── Data listing
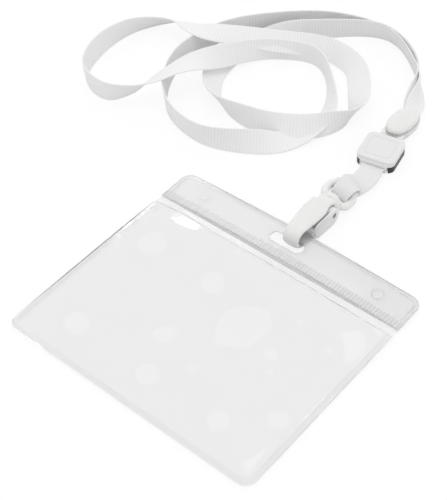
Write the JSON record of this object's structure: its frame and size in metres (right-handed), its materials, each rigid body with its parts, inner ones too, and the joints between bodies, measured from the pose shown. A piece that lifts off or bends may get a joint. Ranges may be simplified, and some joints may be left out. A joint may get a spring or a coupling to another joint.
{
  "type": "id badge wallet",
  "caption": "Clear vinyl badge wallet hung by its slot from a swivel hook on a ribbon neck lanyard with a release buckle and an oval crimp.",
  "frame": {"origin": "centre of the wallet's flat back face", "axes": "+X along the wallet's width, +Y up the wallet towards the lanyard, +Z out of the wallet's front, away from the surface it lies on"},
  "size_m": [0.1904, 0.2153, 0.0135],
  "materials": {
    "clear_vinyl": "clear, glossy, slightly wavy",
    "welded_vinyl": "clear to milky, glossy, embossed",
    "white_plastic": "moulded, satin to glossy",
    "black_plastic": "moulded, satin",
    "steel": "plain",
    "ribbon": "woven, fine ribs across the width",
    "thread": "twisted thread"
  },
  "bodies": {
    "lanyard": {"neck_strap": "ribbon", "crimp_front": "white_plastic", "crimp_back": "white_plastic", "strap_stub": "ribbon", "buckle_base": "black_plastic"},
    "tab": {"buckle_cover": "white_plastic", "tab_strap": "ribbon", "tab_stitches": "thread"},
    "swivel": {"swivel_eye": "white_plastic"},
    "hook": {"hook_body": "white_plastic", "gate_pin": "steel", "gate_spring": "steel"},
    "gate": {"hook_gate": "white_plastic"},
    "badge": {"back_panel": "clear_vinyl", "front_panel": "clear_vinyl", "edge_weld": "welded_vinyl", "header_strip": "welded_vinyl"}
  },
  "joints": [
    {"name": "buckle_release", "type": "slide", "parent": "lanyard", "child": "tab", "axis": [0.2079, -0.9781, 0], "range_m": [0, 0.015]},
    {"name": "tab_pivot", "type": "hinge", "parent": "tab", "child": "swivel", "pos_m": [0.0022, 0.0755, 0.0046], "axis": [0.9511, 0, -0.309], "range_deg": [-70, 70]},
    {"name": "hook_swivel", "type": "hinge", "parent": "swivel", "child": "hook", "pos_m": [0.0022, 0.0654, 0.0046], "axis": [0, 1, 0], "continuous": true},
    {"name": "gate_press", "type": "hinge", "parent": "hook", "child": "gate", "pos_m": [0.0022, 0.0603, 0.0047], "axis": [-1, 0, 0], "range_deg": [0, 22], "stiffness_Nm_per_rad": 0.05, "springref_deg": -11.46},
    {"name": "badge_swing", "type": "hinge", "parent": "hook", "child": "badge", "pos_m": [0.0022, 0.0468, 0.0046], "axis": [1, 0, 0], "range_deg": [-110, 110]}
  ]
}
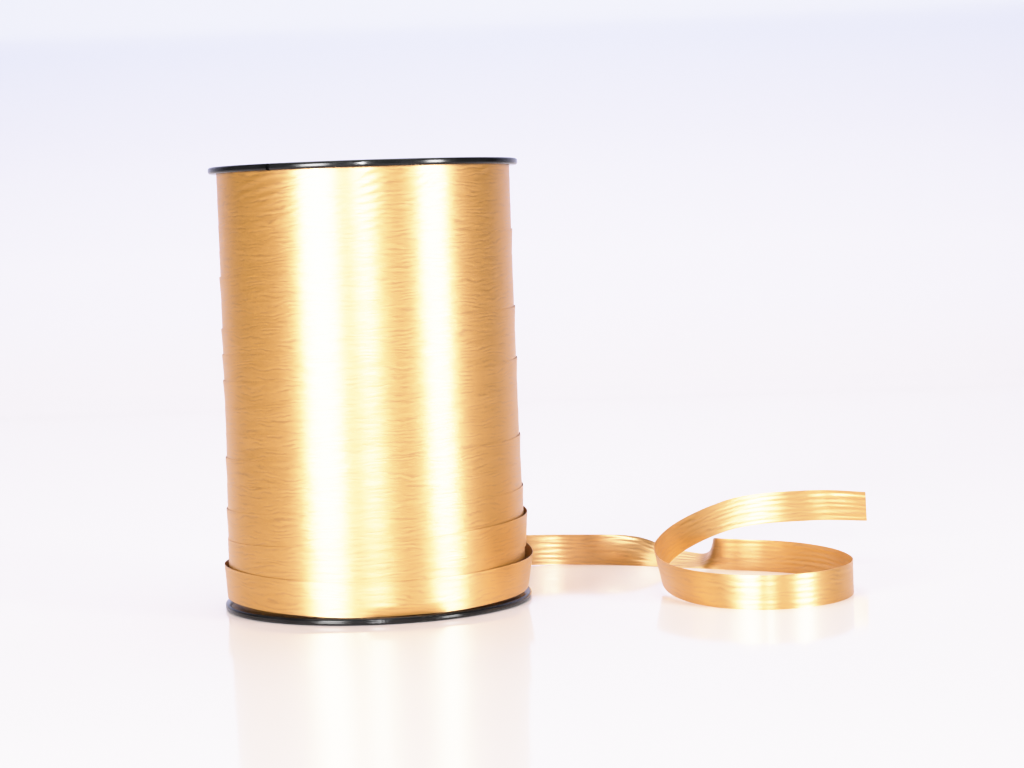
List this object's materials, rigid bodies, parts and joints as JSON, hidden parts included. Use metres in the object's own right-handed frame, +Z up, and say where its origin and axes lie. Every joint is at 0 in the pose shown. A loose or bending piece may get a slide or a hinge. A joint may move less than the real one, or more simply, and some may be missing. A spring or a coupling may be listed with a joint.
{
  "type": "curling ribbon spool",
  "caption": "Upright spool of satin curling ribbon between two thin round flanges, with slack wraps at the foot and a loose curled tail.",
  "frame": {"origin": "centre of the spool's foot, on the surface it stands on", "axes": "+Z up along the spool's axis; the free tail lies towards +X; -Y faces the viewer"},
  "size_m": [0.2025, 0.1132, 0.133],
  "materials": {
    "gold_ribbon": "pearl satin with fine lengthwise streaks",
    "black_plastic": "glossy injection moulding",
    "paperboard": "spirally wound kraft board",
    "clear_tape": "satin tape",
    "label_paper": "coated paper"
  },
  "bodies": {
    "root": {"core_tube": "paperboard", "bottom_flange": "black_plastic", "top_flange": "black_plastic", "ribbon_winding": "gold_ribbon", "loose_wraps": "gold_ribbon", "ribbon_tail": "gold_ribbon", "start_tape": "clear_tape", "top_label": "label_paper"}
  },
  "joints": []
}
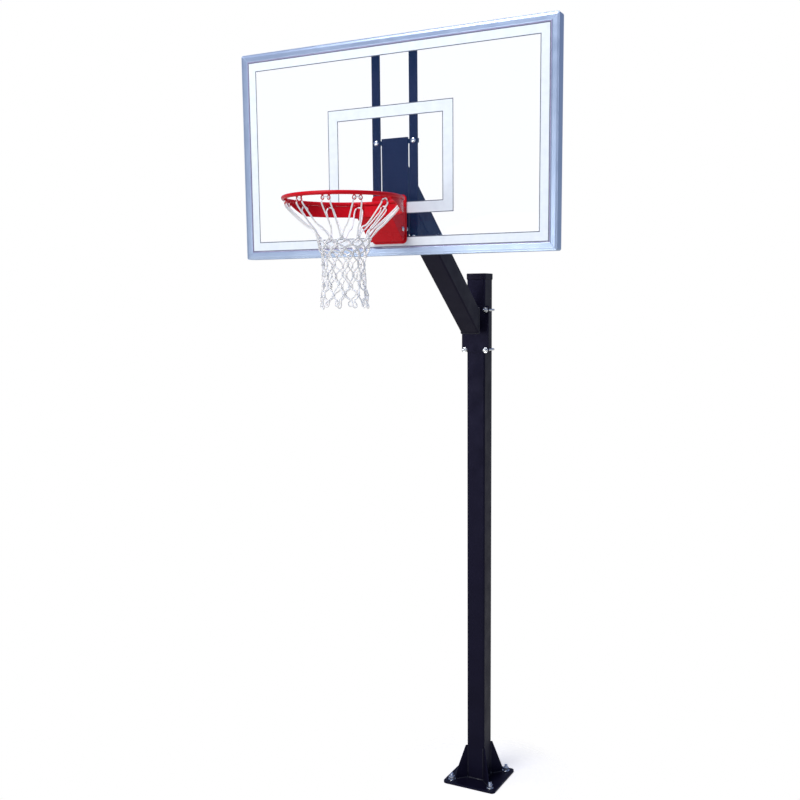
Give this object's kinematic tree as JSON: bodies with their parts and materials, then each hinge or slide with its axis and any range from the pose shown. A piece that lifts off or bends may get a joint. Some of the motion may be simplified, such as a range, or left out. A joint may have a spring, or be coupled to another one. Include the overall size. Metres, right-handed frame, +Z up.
────
Return all of the above records exactly, leaving no line out.

> **Response**:
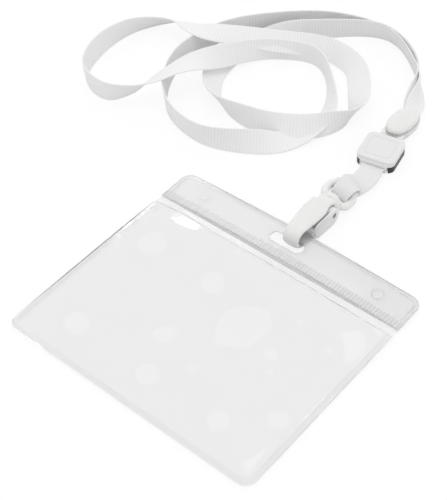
Write the JSON record of this object's structure: its frame and size in metres (right-handed), its materials, each rigid body with its parts, inner ones too, and the joints between bodies, measured from the pose shown. A piece that lifts off or bends may get a joint. Ranges may be simplified, and some joints may be left out. A joint may get a spring or a coupling to another joint.
{
  "type": "id badge wallet",
  "caption": "Clear vinyl badge wallet hung by its slot from a swivel hook on a ribbon neck lanyard with a release buckle and an oval crimp.",
  "frame": {"origin": "centre of the wallet's flat back face", "axes": "+X along the wallet's width, +Y up the wallet towards the lanyard, +Z out of the wallet's front, away from the surface it lies on"},
  "size_m": [0.1904, 0.2153, 0.0135],
  "materials": {
    "clear_vinyl": "clear, glossy, slightly wavy",
    "welded_vinyl": "clear to milky, glossy, embossed",
    "white_plastic": "moulded, satin to glossy",
    "black_plastic": "moulded, satin",
    "steel": "plain",
    "ribbon": "woven, fine ribs across the width",
    "thread": "twisted thread"
  },
  "bodies": {
    "lanyard": {"neck_strap": "ribbon", "crimp_front": "white_plastic", "crimp_back": "white_plastic", "strap_stub": "ribbon", "buckle_base": "black_plastic"},
    "tab": {"buckle_cover": "white_plastic", "tab_strap": "ribbon", "tab_stitches": "thread"},
    "swivel": {"swivel_eye": "white_plastic"},
    "hook": {"hook_body": "white_plastic", "gate_pin": "steel", "gate_spring": "steel"},
    "gate": {"hook_gate": "white_plastic"},
    "badge": {"back_panel": "clear_vinyl", "front_panel": "clear_vinyl", "edge_weld": "welded_vinyl", "header_strip": "welded_vinyl"}
  },
  "joints": [
    {"name": "buckle_release", "type": "slide", "parent": "lanyard", "child": "tab", "axis": [0.2079, -0.9781, 0], "range_m": [0, 0.015]},
    {"name": "tab_pivot", "type": "hinge", "parent": "tab", "child": "swivel", "pos_m": [0.0022, 0.0755, 0.0046], "axis": [0.9511, 0, -0.309], "range_deg": [-70, 70]},
    {"name": "hook_swivel", "type": "hinge", "parent": "swivel", "child": "hook", "pos_m": [0.0022, 0.0654, 0.0046], "axis": [0, 1, 0], "continuous": true},
    {"name": "gate_press", "type": "hinge", "parent": "hook", "child": "gate", "pos_m": [0.0022, 0.0603, 0.0047], "axis": [-1, 0, 0], "range_deg": [0, 22], "stiffness_Nm_per_rad": 0.05, "springref_deg": -11.46},
    {"name": "badge_swing", "type": "hinge", "parent": "hook", "child": "badge", "pos_m": [0.0022, 0.0468, 0.0046], "axis": [1, 0, 0], "range_deg": [-110, 110]}
  ]
}
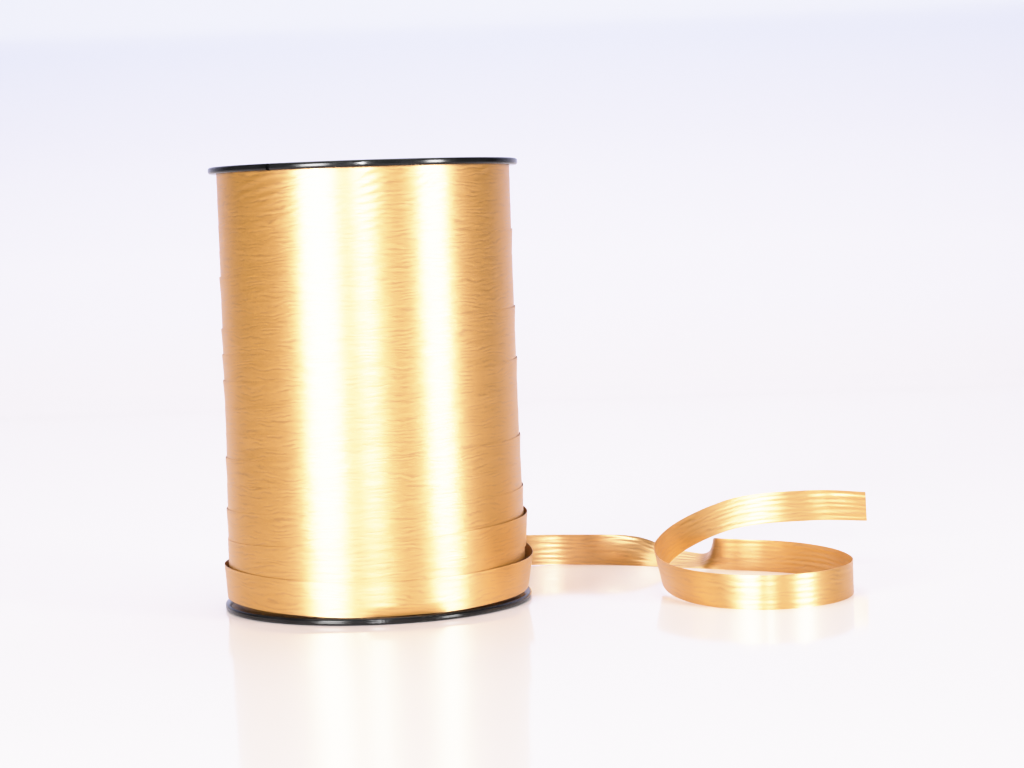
List this object's materials, rigid bodies, parts and joints as JSON, hidden parts included. Use metres in the object's own right-handed frame, +Z up, and say where its origin and axes lie. Every joint is at 0 in the pose shown. A loose or bending piece may get a slide or a hinge. A joint may move less than the real one, or more simply, and some may be missing. A spring or a coupling may be listed with a joint.
{
  "type": "curling ribbon spool",
  "caption": "Upright spool of satin curling ribbon between two thin round flanges, with slack wraps at the foot and a loose curled tail.",
  "frame": {"origin": "centre of the spool's foot, on the surface it stands on", "axes": "+Z up along the spool's axis; the free tail lies towards +X; -Y faces the viewer"},
  "size_m": [0.2025, 0.1132, 0.133],
  "materials": {
    "gold_ribbon": "pearl satin with fine lengthwise streaks",
    "black_plastic": "glossy injection moulding",
    "paperboard": "spirally wound kraft board",
    "clear_tape": "satin tape",
    "label_paper": "coated paper"
  },
  "bodies": {
    "root": {"core_tube": "paperboard", "bottom_flange": "black_plastic", "top_flange": "black_plastic", "ribbon_winding": "gold_ribbon", "loose_wraps": "gold_ribbon", "ribbon_tail": "gold_ribbon", "start_tape": "clear_tape", "top_label": "label_paper"}
  },
  "joints": []
}
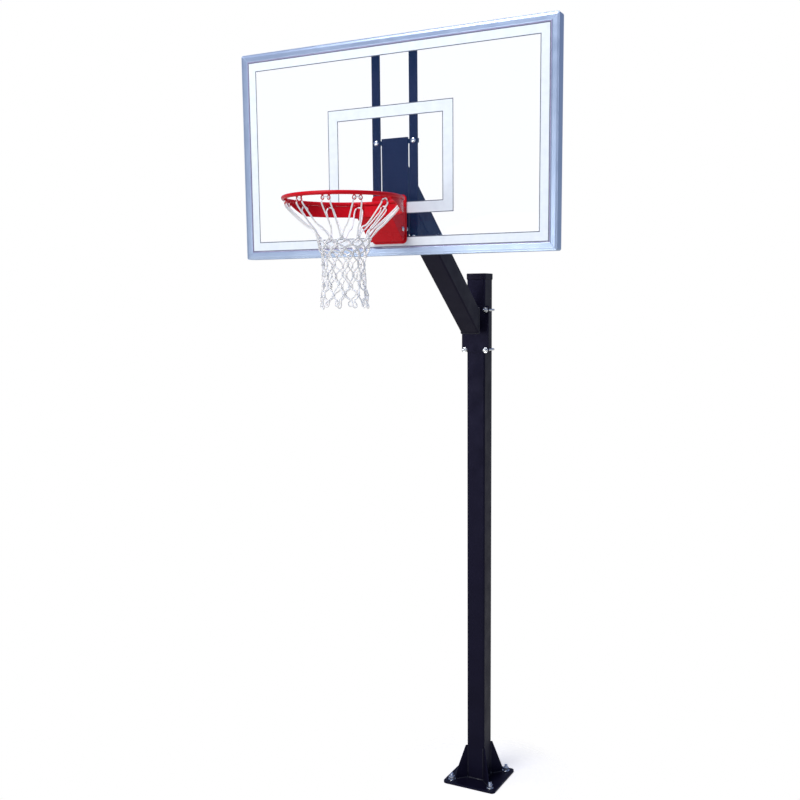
Give this object's kinematic tree as JSON: bodies with their parts and materials, then each hinge or slide with its axis and any range from the pose shown. A piece that lifts off or bends may get a joint. Some of the motion may be simplified, such as a range, or left out. A joint may have a spring, or be coupled to another one. Include the overall size. Metres, right-handed frame, +Z up.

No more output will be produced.